→ Task objective: Consider the listing below. Extract exactly the lines from the line containing "bottom_castings();" to the line containing "bpy.context.scene.collection.objects.link(empty)", both included.

※ ※ ※

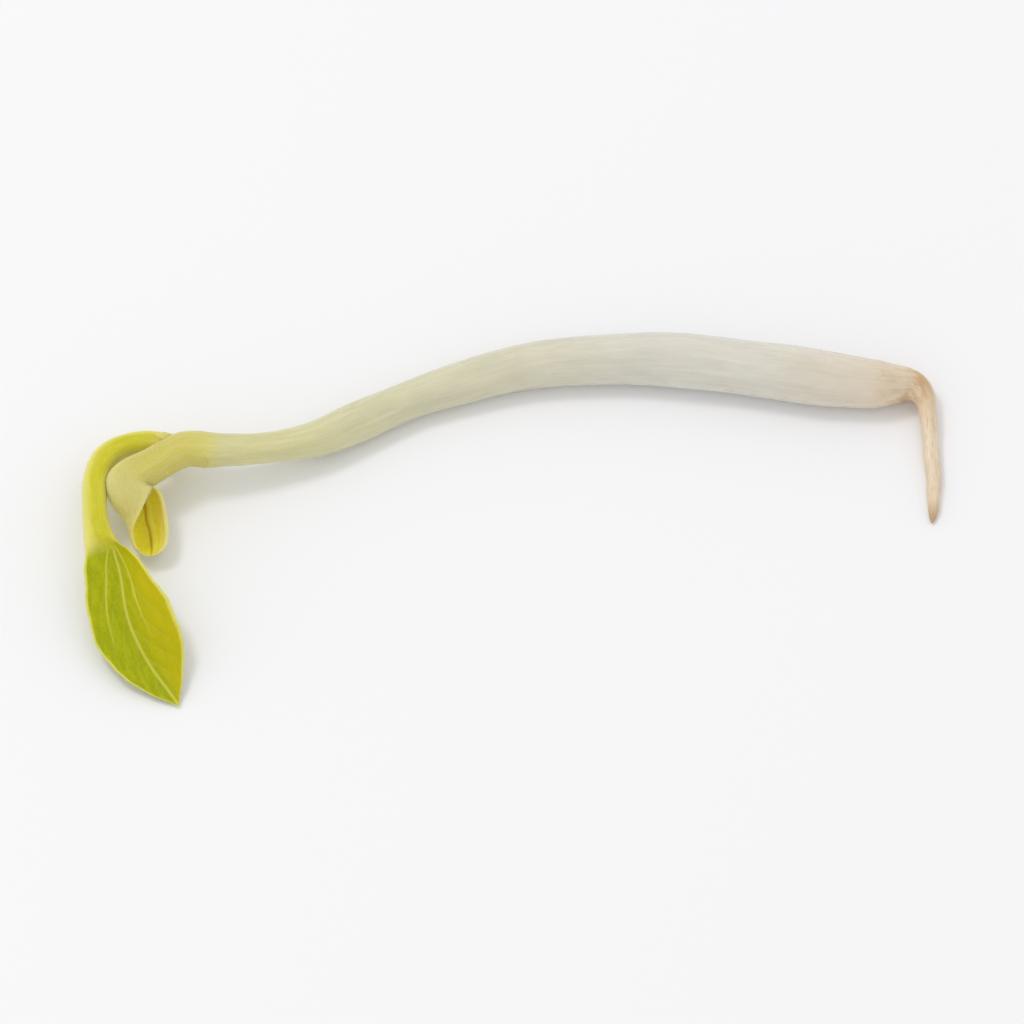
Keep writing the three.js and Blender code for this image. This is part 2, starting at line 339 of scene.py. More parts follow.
# The root's relief is in shares of its radius.
FURROW_DEPTH = 0.1
SHRIVEL_DEPTH = 0.06
WRINKLE_DEPTH = 0.02
PINCH_DEPTH = 0.1
PINCH_AT = 6.4
ROOT_TIP = 1.0  # length of the root's tapered tip
SCAR_SIDES = (0.15, math.pi + 0.1)  # the two sides where the seed leaves dropped off
SCAR_DEPTH = 0.012
SCAR_RIM = 0.022


def skin_of_stem(s, a, x, y):
    """Relief of the white stem in millimetres, and the strands that show in it, 0 to 1."""
    strands = 0.6 * ridges(a, s, seed=11, count=22, width=0.1, drift=0.16)
    strands += 0.5 * ridges(a, s, seed=12, count=56, width=0.035, drift=0.08)
    strands *= 1 - 0.7 * smoothstep(NODE_AT - 3, NODE_AT + 2, s)
    hollows = ripple(x, y, s, seed=21, cycles=(0.05, 0.16))
    grooves = ripple(x * 1.6, y * 1.6, s * 0.3, seed=22, cycles=(0.5, 1.1))
    return STRAND_HEIGHT * strands + GROOVE_HEIGHT * grooves + HOLLOW_DEPTH * hollows, strands


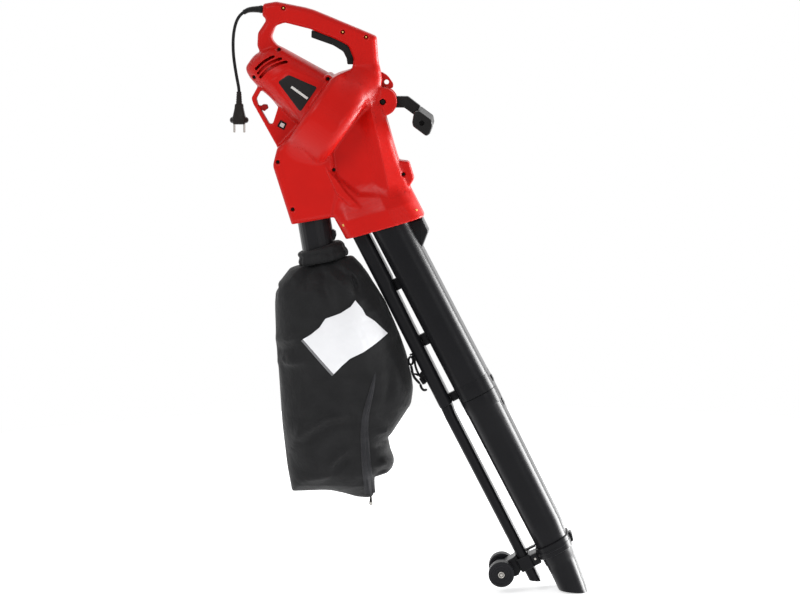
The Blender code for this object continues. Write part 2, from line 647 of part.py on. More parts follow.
def impeller():
    """Back plate, hub and swept blades in one casting."""
    back = IMPELLER_DEPTH / 2.0
    profile = [(back, IMPELLER_RADIUS), (back - 3, IMPELLER_RADIUS), (back - 5, 17), (-12, 15)]
    wheel = fan_turned("impeller", profile, GREY, 32)
    for k in range(BLADE_COUNT):
        base = 2.0 * math.pi * k / BLADE_COUNT
        front, rear = [], []
        for step in range(5):
            part = step / 4.0
            radius = 13.0 + (IMPELLER_RADIUS - 15.0) * part
            angle = base - 0.62 * part ** 1.2
            thick = 1.3 / radius
            front.append((radius * math.cos(angle + thick), radius * math.sin(angle + thick)))
            rear.append((radius * math.cos(angle - thick), radius * math.sin(angle - thick)))
        ring = front + rear[::-1]
        rings = [[fan(u, a, b) for a, b in ring] for u in (back - 2.0, -back + 6.0)]
        unite(wheel, new_object("blade", rings, GREY))
    bore = [(back + 5, SHAFT_RADIUS + FIT_GAP), (-30, SHAFT_RADIUS + FIT_GAP)]
    cut(wheel, fan_turned("hub_bore", bore, GREY, 16))
    set_origin(wheel, fan(0.0, 0.0))


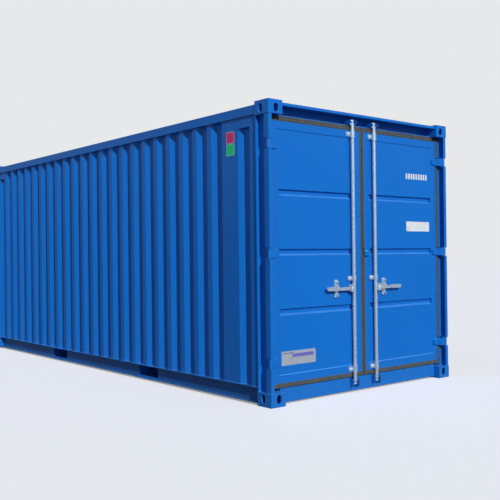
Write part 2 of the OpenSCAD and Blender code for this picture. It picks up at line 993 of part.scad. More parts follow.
// Guide on a locking bar: a foot bolted to the leaf and a sleeve round the bar, with a ring at
// one end. The foot lies on the -Y side of both bars.
module guide(y, z, h, plate_h, ring_z) {
    foot_w = foot_reach + foot_back;
    translate([bar_x, y, z])
        difference() {
            union() {
                translate([0, 0, -h / 2])
                    cylinder(r = sleeve_r, h = h);
                translate([0, 0, ring_z])
                    cylinder(r = sleeve_r + 3, h = ring_h);
                translate([leaf_x - bar_x, foot_back - foot_w / 2, 0])
                    plate_x(foot_t)
                        rounded(foot_w, plate_h, foot_r);
                block([leaf_x - bar_x, -sleeve_r, -plate_h / 2], [0, sleeve_r, plate_h / 2]);
            }
            translate([0, 0, -h])
                cylinder(r = bar_r + run, h = 2 * h);
            block([leaf_x - bar_x - ring_h, -sleeve_r, -h], [leaf_x - bar_x, sleeve_r, h]);
        }
}

module bar_guides(y) {
    end = sleeve_h / 2;
    color(zinc) {
        guide(y, guide_low, sleeve_h, foot_h, end - ring_h);
        guide(y, guide_mid, sleeve_mid_h, foot_mid_h, -ring_h / 2);
        translate([leaf_x - pan_in, y, guide_mid])
            plate_x(pan_in)
                rounded(2 * foot_back, foot_mid_h, foot_r);
        guide(y, box_h - guide_drop, sleeve_h, foot_h, -end);
    }
}

module left_bar_guides() {
    bar_guides(-bar_y);
}

module right_bar_guides() {
    bar_guides(bar_y);
}

// Handle retainer: a plate on the leaf with a seat under the handle and the catch's pivot.
// It has the same hand on both leaves.
module retainer(y) {
    seat_z = -handle_h / 2 - eps;
    color(zinc)
        translate([leaf_x, y, handle_z]) {
            translate([-pan_in, 0, 0])
                plate_x(keep_t + pan_in)
                    rounded(keep_w, keep_h, foot_r);
            block([0, -keep_hook, seat_z - keep_seat],
                  [handle_x - leaf_x + handle_t / 2, -keep_stem, seat_z]);
            block([0, -keep_hook, seat_z - keep_seat], [keep_t, -20, 20]);
            translate([0, 0, catch_pin_z])
                rotate([0, 90, 0])
                    cylinder(r = catch_pin_r, h = keep_t + ease + catch_t - 1);
        }
}

module left_handle_retainer() {
    retainer(-catch_y_left);
}

module right_handle_retainer() {
    retainer(catch_y_right);
}

// Catch: a plate with a nose above and below the handle, free to swing behind it
module catch(y) {
    w = catch_w / 2;
    color(zinc)
        translate([leaf_x + keep_t + ease, y, handle_z])
            difference() {
                union() {
                    plate_x(catch_t)
                        polygon([
                            [-w, -catch_h], [w, -catch_h], [w, -40], [w + 24, -8], [w + 24, 16],
                            [w, 44], [w, catch_h], [-w, catch_h]
                        ]);
                    for (s = [-1, 1])
                        translate([0, 0, s * catch_h])
                            rotate([0, 90, 0])
                                cylinder(r = w, h = catch_t + 14);
                }
                translate([-1, 0, catch_pin_z])
                    rotate([0, 90, 0])
                        cylinder(r = catch_pin_r + run, h = catch_t + 2);
            }
}

module left_handle_catch() {
    catch(-catch_y_left);
}

module right_handle_catch() {
    catch(catch_y_right);
}

// Locking bar with the hub that holds the handle: two cheeks with round corners
module locking_bar() {
    hub_y0 = bar_y + 4;
    hub_y1 = bar_y + pivot_y + 22;
    hub_x0 = handle_x - hub_gap / 2;
    color(zinc) {
        translate([bar_x, bar_y, cam_bot_z])
            cylinder(r = bar_r, h = cam_top_z - cam_bot_z);
        difference() {
            translate([hub_x0 - hub_t, (hub_y0 + hub_y1) / 2, handle_z])
                plate_x(hub_gap + 2 * hub_t)
                    rounded(hub_y1 - hub_y0, hub_h, foot_r);
            block([hub_x0, bar_y + bar_r + 2, handle_z - hub_h],
                  [hub_x0 + hub_gap, hub_y1 + 1, handle_z + hub_h]);
        }
        translate([hub_x0 - ease, bar_y + pivot_y, handle_z])
            rotate([0, 90, 0])
                cylinder(r = pivot_r, h = hub_gap + 2 * ease);
    }
}

module left_locking_bar() {
    mirror([0, 1, 0])
        locking_bar();
}

module right_locking_bar() {
    locking_bar();
}

// Cam at the end of a bar, standing up from z = 0: a round stem with two pairs of ears
// that turn behind the keeper's lugs
module cam() {
    ear_t = 12;
    cylinder(r = bar_r, h = ear_t);
    cylinder(r = bar_r - 5, h = cam_h);
    for (e = [[ear_t + 2, cam_ear], [cam_h - ear_t, prong]])
        translate([0, 0, e[0]])
            linear_extrude(ear_t) {
                circle(bar_r - 2);
                polygon([[-8, -e[1]], [4, -e[1]], [bar_r - 2, 0], [4, e[1]], [-8, e[1]], [-bar_r + 2, 0]]);
            }
}

module bar_cams() {
    color(zinc)
        translate([bar_x, bar_y, 0]) {
            translate([0, 0, cam_top_z])
                cam();
            translate([0, 0, cam_bot_z])
                mirror([0, 0, 1])
                    cam();
        }
}

module left_bar_cams() {
    mirror([0, 1, 0])
        bar_cams();
}

module right_bar_cams() {
    bar_cams();
}

// Handle: a flat bar on the hub's pin, with a thick grip at its free end
module handle() {
    h = handle_h / 2;
    color(zinc)
        translate([handle_x, bar_y + pivot_y, handle_z])
            difference() {
                union() {
                    translate([-handle_t / 2, 0, 0])
                        plate_x(handle_t) {
                            circle(h);
                            polygon([
                                [0, -h], [handle_l - grip_l, -h], [handle_l - grip_l, h - 8],
                                [0.4 * handle_l, h - 8], [0, h]
                            ]);
                        }
                    translate([-grip_t / 2, handle_l - grip_l / 2, 0])
                        plate_x(grip_t)
                            stadium(grip_l + handle_h, handle_h);
                }
                translate([-handle_t, 0, 0])
                    rotate([0, 90, 0])
                        cylinder(r = pivot_r + run, h = 2 * handle_t);
            }
}

module left_handle() {
    mirror([0, 1, 0])
        handle();
}

module right_handle() {
    handle();
}

// Tab plate on the right leaf, held off the seal between the leaves by a foot on the border
module right_door_tab() {
    color(steel_blue)
        translate([leaf_x, 0, tab_z[0]]) {
            block([0, leaf_mid + 3, 0], [tab_lift, leaf_mid + 3 + tab_foot, tab_z[1] - tab_z[0]]);
            translate([tab_lift, (tab_y[0] + tab_y[1]) / 2, (tab_z[1] - tab_z[0]) / 2])
                plate_x(tab_t)
                    rounded(tab_y[1] - tab_y[0], tab_z[1] - tab_z[0], foot_r);
        }
}

bottom_castings();
top_castings();
left_door_post();
right_door_post();
left_rear_post();
right_rear_post();
door_header();
door_sill();
rear_header();
rear_sill();
top_rails();
bottom_rails();
left_wall();
right_wall();
rear_wall();
wall_infills();
roof_panel();
roof_end_plates();
floor_boards();
cross_members();
fork_pockets();
fork_pocket_sides();
hinge_lugs();
hinge_pins();
bar_keepers();
left_door_leaf();
left_door_gasket();
left_door_hinges();
left_bar_guides();
left_handle_retainer();
left_locking_bar();
left_bar_cams();
left_handle();
left_handle_catch();
right_door_leaf();
right_door_gasket();
right_door_hinges();
right_bar_guides();
right_handle_retainer();
right_locking_bar();
right_bar_cams();
right_handle();
right_handle_catch();
right_door_tab();
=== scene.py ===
"""Looks of a 20 foot steel storage container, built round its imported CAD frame. Lengths are in metres."""
import json
import math
import random

import bmesh
import bpy
from mathutils import Matrix, Vector


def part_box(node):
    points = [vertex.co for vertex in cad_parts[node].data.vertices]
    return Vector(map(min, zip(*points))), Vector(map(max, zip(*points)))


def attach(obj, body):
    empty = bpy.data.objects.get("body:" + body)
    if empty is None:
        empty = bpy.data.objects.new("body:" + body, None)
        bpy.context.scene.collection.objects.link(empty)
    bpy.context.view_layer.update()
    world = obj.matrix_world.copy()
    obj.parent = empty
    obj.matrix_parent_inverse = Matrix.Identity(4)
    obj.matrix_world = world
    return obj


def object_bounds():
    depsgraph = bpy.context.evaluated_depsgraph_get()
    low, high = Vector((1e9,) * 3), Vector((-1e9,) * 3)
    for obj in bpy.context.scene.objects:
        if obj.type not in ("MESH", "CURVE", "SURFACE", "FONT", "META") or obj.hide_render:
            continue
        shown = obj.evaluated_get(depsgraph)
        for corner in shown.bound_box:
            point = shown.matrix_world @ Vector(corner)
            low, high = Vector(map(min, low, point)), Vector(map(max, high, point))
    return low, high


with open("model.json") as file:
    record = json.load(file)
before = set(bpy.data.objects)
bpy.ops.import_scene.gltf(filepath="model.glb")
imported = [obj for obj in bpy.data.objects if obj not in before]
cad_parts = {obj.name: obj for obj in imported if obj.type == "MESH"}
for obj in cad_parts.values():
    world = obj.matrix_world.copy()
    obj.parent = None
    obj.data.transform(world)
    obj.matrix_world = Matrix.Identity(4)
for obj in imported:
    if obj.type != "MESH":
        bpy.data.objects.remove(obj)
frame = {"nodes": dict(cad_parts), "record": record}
cad_box = [list(corner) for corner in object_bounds()]
random.seed(20)

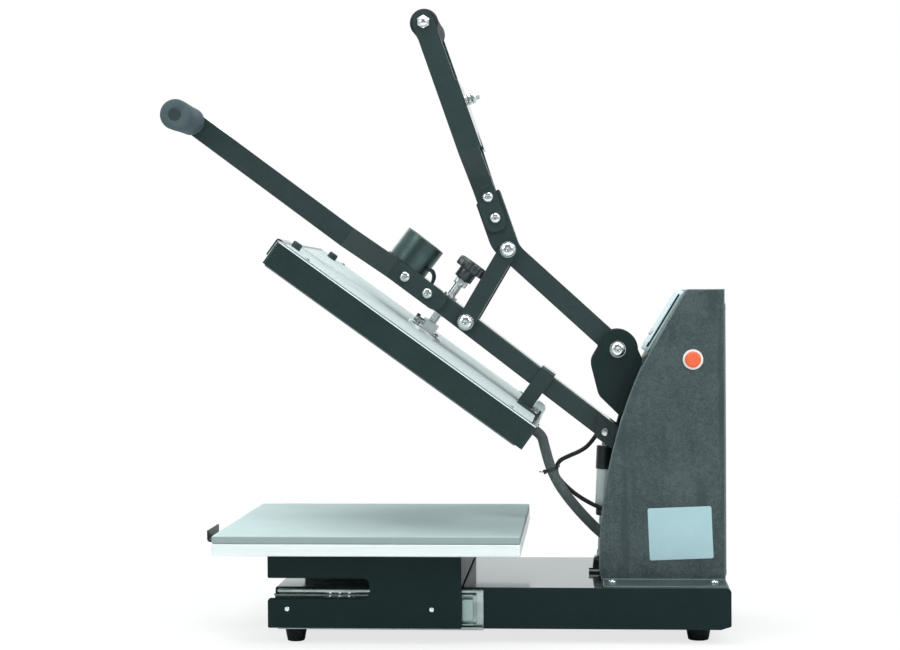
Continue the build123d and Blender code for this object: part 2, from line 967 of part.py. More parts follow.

※ ※ ※

→ Exercise answer:
bottom_castings();
top_castings();
left_door_post();
right_door_post();
left_rear_post();
right_rear_post();
door_header();
door_sill();
rear_header();
rear_sill();
top_rails();
bottom_rails();
left_wall();
right_wall();
rear_wall();
wall_infills();
roof_panel();
roof_end_plates();
floor_boards();
cross_members();
fork_pockets();
fork_pocket_sides();
hinge_lugs();
hinge_pins();
bar_keepers();
left_door_leaf();
left_door_gasket();
left_door_hinges();
left_bar_guides();
left_handle_retainer();
left_locking_bar();
left_bar_cams();
left_handle();
left_handle_catch();
right_door_leaf();
right_door_gasket();
right_door_hinges();
right_bar_guides();
right_handle_retainer();
right_locking_bar();
right_bar_cams();
right_handle();
right_handle_catch();
right_door_tab();
=== scene.py ===
"""Looks of a 20 foot steel storage container, built round its imported CAD frame. Lengths are in metres."""
import json
import math
import random

import bmesh
import bpy
from mathutils import Matrix, Vector


def part_box(node):
    points = [vertex.co for vertex in cad_parts[node].data.vertices]
    return Vector(map(min, zip(*points))), Vector(map(max, zip(*points)))


def attach(obj, body):
    empty = bpy.data.objects.get("body:" + body)
    if empty is None:
        empty = bpy.data.objects.new("body:" + body, None)
        bpy.context.scene.collection.objects.link(empty)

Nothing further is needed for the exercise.